Edilson da Conceição Côrrea Cardoso da Costa, 55 anos, coordenador da Associação das Comunidades Quilombolas da Ilha de Abaetetuba (Arquia), conta que as esperanças foram renovadas após as articulações da CPI-SP. “Isso aqui para nós é um caminho que está abrindo as portas para resolver esse problema. Hoje a gente tem certeza que o problema vai ser resolvido e até ontem a gente não tinha”, conta o quilombola que nasceu e foi criado na Comunidade Arapapuzinho, em Abaetetuba (PA). De acordo com Edilson, as nove comunidades que fazem parte da Arquia tiveram a esperança renovada com a possibilidade de suspender a dívida. “Nós precisamos conseguir financiamentos, principalmente de habitação, que é uma das nossas maiores dificuldades, ter moradia”, relata.
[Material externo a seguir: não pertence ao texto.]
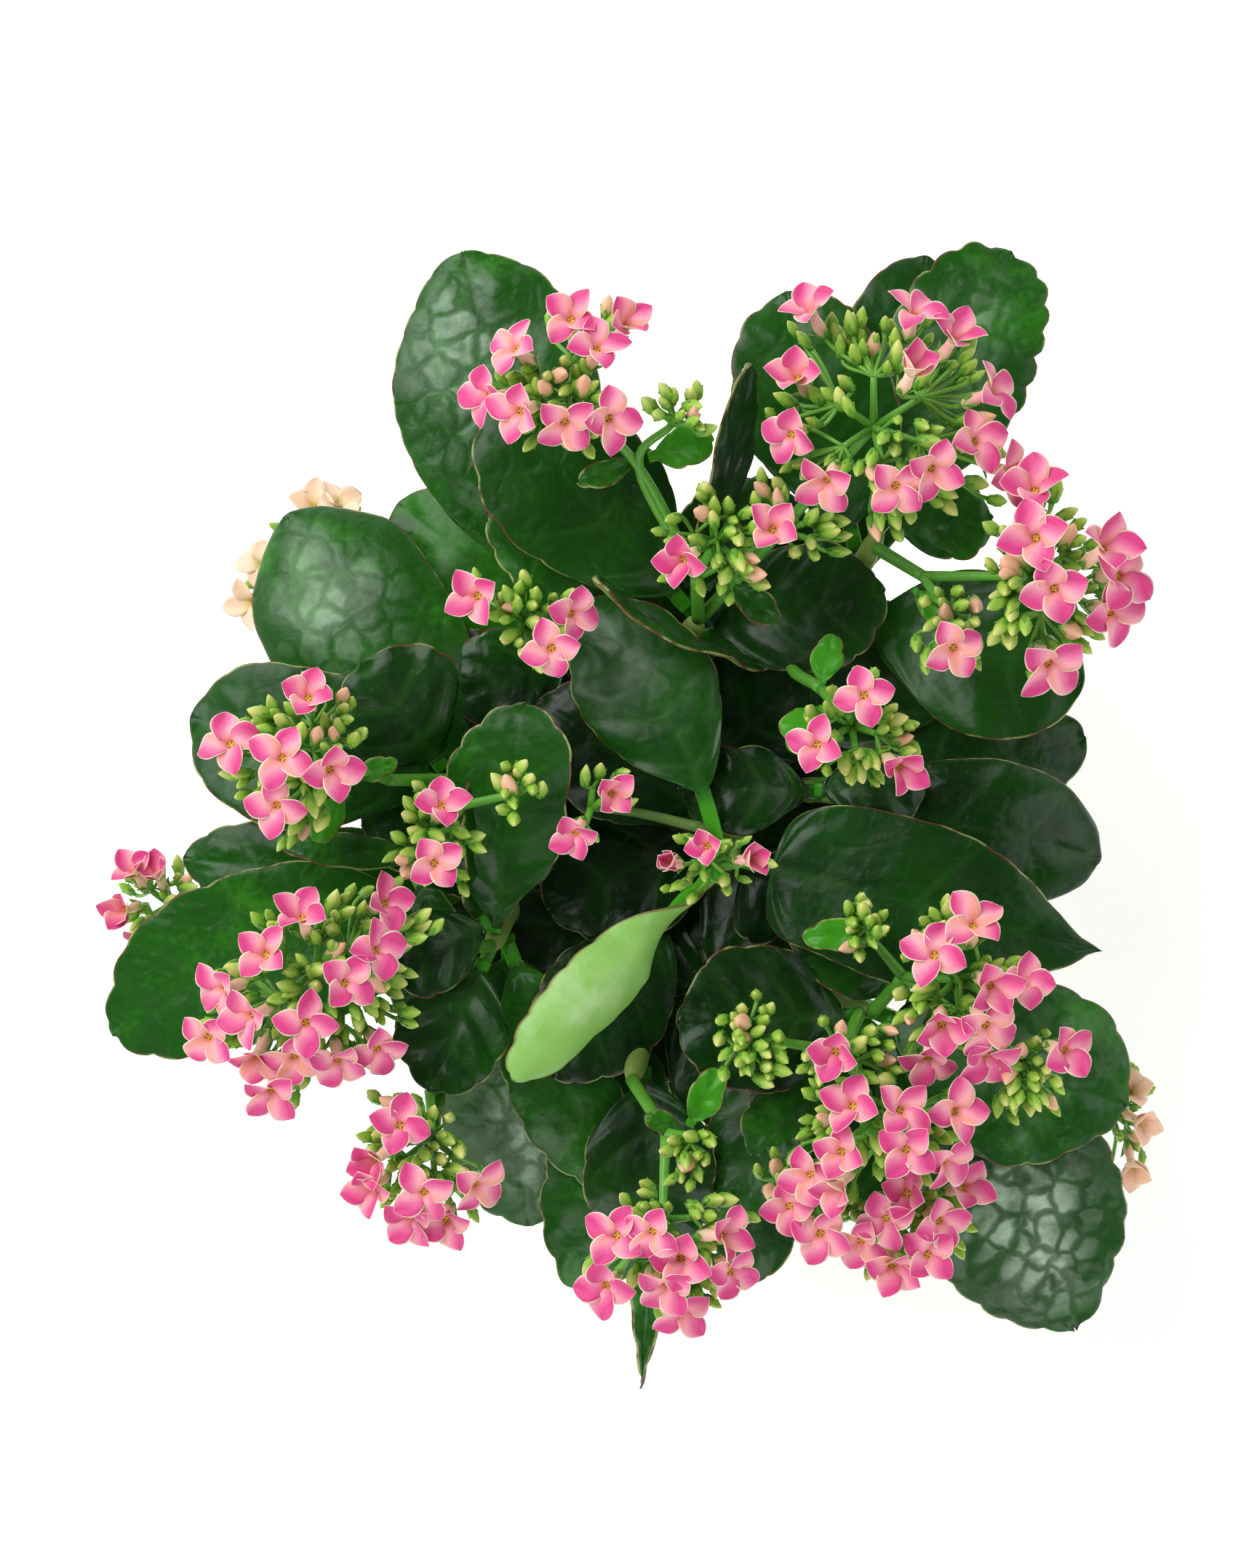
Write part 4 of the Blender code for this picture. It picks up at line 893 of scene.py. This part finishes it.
floret = {
    "pedicel": 27, "stalk": 1.9, "fork": 1.15, "thread": 0.65, "petalLength": 10.4, "petalWidth": 8.0,
    "petalThickness": 0.3, "tube": 9.0, "tubeRadius": 2.0, "sepal": 5.5, "budLength": 9.6, "budRadius": 2.15,
    "fillers": 4,
}
trusses = {
    "north": dict(shoot="north", at=1.0, stalk=[(17, 72, 187)], heads=[
        dict(hub=(-20, 122, 212), via=(0, 103, 202),
             open=[(-19, 142), (-4, 141), (-34, 133), (-12, 133), (-42, 121), (-33, 116), (-21, 113),
                   (-9, 114)],
             buds=[(-33, 126, 4), (-22, 125, 4), (-14, 123, 2), (-33, 110, 2), (-16, 107, 2), (-9, 150, 1)]),
        dict(hub=(10, 115, 210), via=(0, 103, 202), open=[], reach=22,
             buds=[(5, 119, 3), (13, 121, 3), (14, 114, 3), (21, 113, 1)]),
        dict(hub=(22, 81, 200), open=[(13, 75)],
             buds=[(20, 91, 5), (30, 85, 4), (26, 75, 4), (8, 84, 2), (22, 65, 3), (34, 71, 3)]),
        dict(hub=(41, 84, 202), reach=22, open=[(38, 83)],
             buds=[(47, 78, 2), (37, 97, 4), (53, 88, 3), (59, 82, 3)]),
    ]),
    "north_east": dict(shoot="north", at=0.95, stalk=[(44, 88, 188)], heads=[
        dict(hub=(68, 114, 206), open=[(50, 146), (46, 127), (44, 111), (54, 98), (77, 127), (79, 145),
                                       (90, 138),
                                       (100, 123), (96, 109), (83, 101), (73, 96), (105, 101)],
             buds=[(63, 141, 6), (72, 140, 3), (56, 122, 3), (38, 119, 1), (45, 102, 2), (65, 98, 3),
                   (71, 109, 3),
                   (84, 112, 2), (95, 131, 3), (90, 93, 3), (73, 85, 5), (100, 116, 2), (103, 113, 1)]),
    ]),
    "east": dict(shoot="north_east", at=0.95, stalk=[(84, 72, 188)], heads=[
        dict(hub=(114, 71, 208), size=1.12, open=[(113, 94), (112, 80), (117, 66), (117, 46), (131, 77),
                                                  (136, 70), (134, 60)],
             buds=[(102, 83, 2), (103, 74, 3), (104, 64, 4), (105, 54, 4), (126, 84, 3), (128, 53, 4),
                   (121, 98, 1)]),
        dict(hub=(90, 60, 200), open=[(90, 50)], reach=20,
             buds=[(86, 62, 3), (92, 61, 3), (86, 55, 2), (95, 56, 3), (96, 48, 2)]),
    ]),
    "middle_right": dict(shoot="north_east", at=0.75, stalk=[(46, 48, 166), (54, 39, 184)], heads=[
        dict(hub=(62, 28, 200), open=[(64, 36), (51, 22), (74, 16)],
             buds=[(53, 33, 3), (74, 29, 4), (76, 24, 2), (63, 16, 4), (58, 14, 2)]),
    ]),
    "north_west": dict(shoot="north_west", at=1.0, stalk=[(-30, 60, 176)], heads=[
        dict(hub=(-33, 58, 190), open=[(-46, 65), (-25, 50), (-20, 60)],
             buds=[(-35, 67, 4), (-32, 61, 3), (-40, 57, 3), (-35, 53, 2)]),
    ]),
    "west": dict(shoot="west", at=1.0, stalk=[(-74, 12, 186)], heads=[
        dict(hub=(-94, 20, 202), open=[(-94, 35), (-117, 22), (-101, 18), (-88, 15), (-103, 5)],
             buds=[(-106, 31, 4), (-86, 37, 2), (-84, 28, 4), (-111, 27, 3), (-93, 25, 2), (-117, 13, 2),
                   (-112, 7, 2),
                   (-102, -3, 4), (-94, 2, 3)]),
    ]),
    "west_inner": dict(shoot="west", at=0.95, stalk=[(-63, 2, 184)], heads=[
        dict(hub=(-60, -4, 192), reach=22, open=[(-57, 4), (-59, -12)],
             buds=[(-64, 6, 3), (-67, -3, 3), (-55, -7, 2), (-47, -5, 2), (-70, -12, 3), (-51, -17, 2)]),
        dict(hub=(-36, 8, 196), open=[], reach=20,
             buds=[(-39, 11, 3), (-33, 12, 3), (-37, 4, 3), (-29, 11, 1)]),
    ]),
    "south_west": dict(shoot="south_west", at=1.0, stalk=[(-74, -38, 186)], heads=[
        dict(hub=(-94, -44, 200), open=[(-96, -28), (-106, -38), (-74, -24), (-76, -37), (-84, -46),
                                        (-119, -48),
                                        (-124, -62), (-110, -55), (-95, -57), (-99, -67), (-110, -67),
                                        (-87, -68),
                                        (-76, -65), (-106, -77)],
             buds=[(-108, -27, 2), (-85, -23, 4), (-90, -33, 3), (-86, -37, 2), (-96, -43, 4),
                   (-115, -41, 2), (-63, -30, 4),
                   (-70, -47, 4), (-78, -56, 4), (-66, -55, 2), (-102, -50, 3)]),
    ]),
    "far_west": dict(shoot="south_west", at=0.3, stalk=[(-95, -26, 114)], heads=[
        dict(hub=(-146, -27, 120), via=(-130, -27, 111.5), reach=20, size=0.9, halfOpenShaded=1,
             open=[(-155, -17), (-148, -18), (-158, -28), (-152, -36)],
             buds=[(-140, -19, 2), (-145, -26, 2), (-157, -38, 1)]),
    ]),
    "behind_round_leaf": dict(shoot="west", at=0.15, stalk=[(-78, 52, 116)], heads=[
        dict(hub=(-100, 80, 118), via=(-93, 71, 113), reach=18, size=0.9, pale=1,
             open=[(-101, 97), (-94, 97), (-117, 79), (-120, 68)],
             buds=[(-112, 90, 2), (-106, 88, 2)]),
    ]),
    "middle": dict(shoot="middle", at=1.0, skin="stem", stalk=[(18, -2, 190)], heads=[
        dict(hub=(21, -12, 196), reach=20, size=0.8, halfOpenShaded=1, open=[(10, -12), (20, -7), (31, -11)],
             buds=[(14, -19, 2), (22, -18, 2), (14, -6, 2), (39, -13, 1)]),
        dict(hub=(-14, 4, 190), via=(1, 2, 180), reach=18, size=0.85, halfOpenShaded=1, open=[(-8, 8), (-18, -3)],
             buds=[(-15, 15, 1)]),
    ]),
    "front_left": dict(shoot="south_west", at=0.9, stalk=[(-55, -62, 174), (-62, -80, 180)], heads=[
        dict(hub=(-61, -94, 182), open=[(-69, -88), (-76, -98), (-77, -106), (-62, -107), (-48, -105),
                                        (-56, -116), (-66, -115)],
             buds=[(-76, -82, 2), (-66, -84, 2), (-58, -88, 3), (-78, -92, 2), (-62, -98, 3),
                   (-54, -98, 3)]),
    ]),
    "front": dict(shoot="south", at=1.0, stalk=[(8, -92, 188)], heads=[
        dict(hub=(7, -116, 200), open=[(-6, -118), (4, -116), (23, -118), (12, -124), (8, -131), (26, -129),
                                       (-9, -133), (12, -140)],
             buds=[(-1, -108, 3), (2, -111, 2), (19, -113, 2), (26, -110, 2), (34, -116, 1), (1, -134, 2),
                   (20, -138, 4)]),
        dict(hub=(15, -92, 200), open=[], reach=20,
             buds=[(17, -91, 2), (10, -96, 3), (11, -103, 3), (17, -99, 3)]),
    ]),
    "east_front": dict(shoot="south_east", at=1.0, stalk=[(78, -46, 188)], heads=[
        dict(hub=(92, -46, 204), size=1.05, open=[(95, -30), (84, -38), (99, -46), (109, -46), (86, -57),
                                                  (98, -57), (83, -67), (99, -66)],
             buds=[(87, -26, 3), (82, -33, 3), (92, -23, 2), (106, -39, 2), (77, -51, 3), (77, -58, 2),
                   (94, -63, 2)]),
        dict(hub=(110, -68, 204), reach=20, open=[(121, -65)],
             buds=[(104, -74, 3), (111, -69, 4), (118, -75, 2), (112, -80, 4), (107, -84, 3),
                   (118, -82, 2)]),
        dict(hub=(66, -32, 200), reach=20, open=[],
             buds=[(63, -26, 3), (69, -27, 2), (66, -32, 3), (62, -36, 3)]),
    ]),
    "south_east": dict(shoot="south_east", at=0.95, stalk=[(60, -68, 188)], heads=[
        dict(hub=(32, -63, 200), reach=22, open=[],
             buds=[(33, -55, 4), (26, -60, 4), (34, -64, 5), (40, -69, 3), (27, -69, 4), (35, -73, 3)]),
        dict(hub=(56, -66, 204), reach=24, open=[(56, -65)],
             buds=[(56, -58, 2), (66, -64, 3), (71, -69, 3), (73, -61, 1), (49, -72, 3), (67, -75, 2)]),
        dict(hub=(70, -86, 200), open=[(61, -81), (74, -82), (76, -93), (90, -83), (87, -97), (58, -94),
                                       (50, -102), (58, -104)],
             buds=[(51, -79, 3), (50, -88, 4), (68, -76, 2), (82, -90, 3), (68, -98, 3)]),
    ]),
    "front_right": dict(shoot="south_east", at=0.85, stalk=[(68, -92, 176)], heads=[
        dict(hub=(48, -110, 178), reach=24, open=[(44, -112), (53, -120)],
             buds=[(39, -101, 3), (47, -101, 2), (42, -107, 2), (58, -112, 4)]),
        dict(hub=(78, -113, 178), open=[(78, -108), (72, -115), (94, -107), (87, -116), (65, -122),
                                        (74, -129), (84, -126)],
             buds=[(66, -131, 2), (95, -118, 3), (93, -125, 2), (84, -110, 2), (88, -123, 1)]),
    ]),
    "far_east": dict(shoot="south_east", at=0.3, stalk=[(112, -76, 124)], heads=[
        dict(hub=(146, -90, 130), via=(134, -86, 122.5), pale=1, size=0.85,
             open=[(149, -83), (151, -91), (150, -104)], buds=[(150, -97, 2), (152, -77, 1)]),
    ]),
}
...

Na análise de Celso Albuquerque, procurador da República que atua no Rio de Janeiro, a cobrança é inconstitucional porque o valor inviabiliza a sobrevivência dessas comunidades. Celso irá encaminhar um parecer sobre a cobrança do ITR as comunidades quilombolas para a 6a Câmara do Ministério Público Federal para subsidiará a defesa dos interesses dessas comunidades por parte do órgão. “Esse imposto não pode ser cobrado para essas comunidades, existe uma imunidade constitucional com relação as terras quilombolas”, explica o procurador da República.

Histórico
Desde o fim do ano de 1980, as comunidades de Abaetetuba (PA) lutam pela titulação da terra. A conquista veio em 2002 por meio do Instituto de Terra do Pará (Iterpa), que concedeu a titulação de propriedade coletiva. Contudo, em 2006, a Associação das Comunidades Remanescentes de Quilombos das Ilhas Abaetetuba (Arquia) – representante de nove comunidades – recebeu a cobrança de R$ 3,7 milhões em Imposto Sobre a Propriedade Territorial Rural (ITR). O valor é impossível de ser pago pelas famílias, que recebem menos de um salário mínimo por mês. Em setembro, a Justiça estipulou o valor da dívida em mais de R$ 11 milhões. Atualmente a Arquia consta como inadimplente, o que impossibilita acesso à créditos para a produção de mandioca e açaí, principal atividade de geração de renda das famílias. No caso da associação das sete comunidades quilombolas da Terra Quilombola Trombetas (Oriximiná), que passa pela mesma situação, a dívida gira em torno de R$ 2 milhões.

O ITR, criado inicialmente com o objetivo de taxar grandes latifundios improdutivos, incide sob as terras quilombolas, diferentemente do que ocorre com as Terras Indígenas, que são da União com usufruto exclusivo dos índios, e com assentamentos originários da reforma agrária, que são titulados lotes por família e ficam isentos da cobrança. A interpretação da Receita Federal que indica a cobrança do imposto as comunidades remanescentes de quilombos consta em um manual sobre ITR.

A cobrança do imposto aos remanescentes de quilombolas, na visão de Ana Luiza Cernov Rocha, Oficial de Programas da Christian Aid,  serve para manter as desigualdades que são estruturais na sociedade brasileira. “Isto é muito visível na questão quilombola porque em 23 anos de existência da legislação que garante a essas comunidades o direito à terra, ainda não se foi pensado um mecanismo para que tenham seu direito plenamente reconhecido sem a ameaça das cobranças de ITR. Assim sendo, estamos certos de que este caso trará luz a essa situação na qual o Estado não garante a posse à terra que ele mesmo titula e abrirá portas para se buscarem alternativas para que essas comunidades tenham acesso pleno a seus direitos.

A Christian Aid, apoiadora da CPI-SP nesta ação, mantém a Campanha por Justiça Tributária para promover maior transparência no sistema financeiro e garantir que as estruturas fiscais deixem de ser mecanismos de reprodução da pobreza e da desigualdade, como no caso das comunidades quilombolas do Pará.